In contrast, the CPGB’s approach seems to be that of a purely propagandist sect. This was clear in the recent student union elections at Sheffield University, where rather than getting involved in or even engaging with broader left-wing campaigns for the SU executive, your comrade Carey Davies stood on an abstractly revolutionary manifesto and won 78 votes out of nearly 5,000.

My point here is not that it is always wrong for communists to stand their own, explicitly revolutionary candidates against the reformist alternative; this was exactly what the AWL did when it persuaded ENS to stand Daniel Randall for NUS president against Pav Akhtar.

The question is in what circumstances and how you do it; whether it contributes to building up the forces of the left or is merely a sectarian stunt. In both the case of Sheffield University and your decision to vote for Respect above ENS at NUS conference, the primary concern seems to have been recruitment to the CPGB rather than anything else.

Despite only having existed since last summer, ENS is taking clear steps forward.
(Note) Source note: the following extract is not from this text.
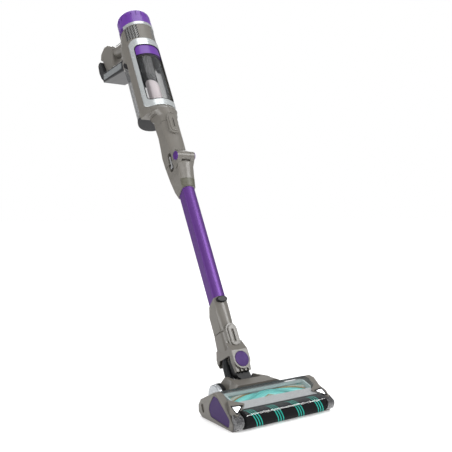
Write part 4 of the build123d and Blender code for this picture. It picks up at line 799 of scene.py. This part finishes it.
# ---------------------------------------------------------------- stage, light and camera
def stage():
    """Pale, slightly glossy floor under soft boxes, and a white surround."""
    floor_mesh = bpy.data.meshes.new("floor")
    half = 30.0
    corners = [(-half, -half, 0), (half, -half, 0), (half, half, 0), (-half, half, 0)]
    floor_mesh.from_pydata(corners, [], [(0, 1, 2, 3)])
    floor = bpy.data.objects.new("floor", floor_mesh)
    bpy.context.scene.collection.objects.link(floor)
    floor.location.z = cad_low[2] - 0.0004
    material, tree, shader = new_material("floor_white")
    shader.inputs["Base Color"].default_value = (0.95, 0.95, 0.95, 1)
    shader.inputs["Roughness"].default_value = 0.10
    shader.inputs["Emission Color"].default_value = (1, 1, 1, 1)
    reach = vector_math(tree, "LENGTH", object_point(tree)).outputs["Value"]
    far = tree.nodes.new("ShaderNodeMapRange")
    far.inputs["From Min"].default_value = 0.3
    far.inputs["From Max"].default_value = 3.0
    far.inputs["To Min"].default_value = 0.30
    far.inputs["To Max"].default_value = 0.70
    tree.links.new(reach, far.inputs["Value"])
    tree.links.new(far.outputs["Result"], shader.inputs["Emission Strength"])
    floor.data.materials.append(material)
    world = bpy.data.worlds.new("surround")
    world.use_nodes = True
    tree = world.node_tree
    seen = tree.nodes.new("ShaderNodeLightPath")
    white = tree.nodes.new("ShaderNodeBackground")
    white.inputs["Color"].default_value = (1, 1, 1, 1)
    blend = tree.nodes.new("ShaderNodeMixShader")
    room = tree.nodes["Background"]
    room.inputs["Color"].default_value = (1, 1, 1, 1)
    room.inputs["Strength"].default_value = 0.38
    tree.links.new(seen.outputs["Is Camera Ray"], blend.inputs["Fac"])
    tree.links.new(room.outputs["Background"], blend.inputs[1])
    tree.links.new(white.outputs["Background"], blend.inputs[2])
    tree.links.new(blend.outputs["Shader"], tree.nodes["World Output"].inputs["Surface"])
    bpy.context.scene.world = world


def soft_box(name, place, target, size, power):
    """Square area light aimed at a point."""
    light = bpy.data.lights.new(name, "AREA")
    light.shape = "SQUARE"
    light.size = size
    light.energy = power
    lamp = bpy.data.objects.new(name, light)
    bpy.context.scene.collection.objects.link(lamp)
    lamp.location = place
    lamp.rotation_euler = (Vector(target) - Vector(place)).to_track_quat("-Z", "Y").to_euler()


def camera():
    """Camera at the photograph's viewing angle."""
    lens = bpy.data.cameras.new("camera")
    lens.lens = 50
    lens.sensor_width = 36
    eye = bpy.data.objects.new("camera", lens)
    bpy.context.scene.collection.objects.link(eye)
    eye.location = (-0.8179, -1.1059, 0.4273)
    turn = math.radians(33.84)
    dip = math.radians(1.12)
    aim = Vector((math.sin(turn) * math.cos(dip), math.cos(turn) * math.cos(dip), -math.sin(dip)))
    eye.rotation_euler = aim.to_track_quat("-Z", "Y").to_euler()
    bpy.context.scene.camera = eye


stage()
bpy.context.scene.view_settings.view_transform = "Standard"
middle = (cad_low + cad_high) / 2
soft_box("key", (1.7, -1.6, 2.2), middle, 1.3, 62)
soft_box("fill", (-2.6, -0.4, 1.5), middle, 1.2, 34)
soft_box("front", (-0.3, -3.0, 1.9), middle, 1.4, 26)
soft_box("rim", (0.6, 2.4, 2.2), middle, 1.4, 34)
soft_box("top", (0.0, 0.1, 3.4), middle, 2.2, 40)
camera()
At NUS conference, it was able to unite activists from a wide variety of left backgrounds with a basic commitment to anti-capitalism and workers’ struggles, not only electing two members to the NUS executive, but more importantly holding large and democratic caucuses and planning activity for the months ahead.

We will be holding a student activist conference, sponsored by the University of Sussex Students’ Union, in Falmer near Brighton on 27 May, and plan to issue an open invitation to other sections of the student left to participate in its organisation. We hope the CPGB will participate in a way that, at NUS conference, it unfortunately declined to do.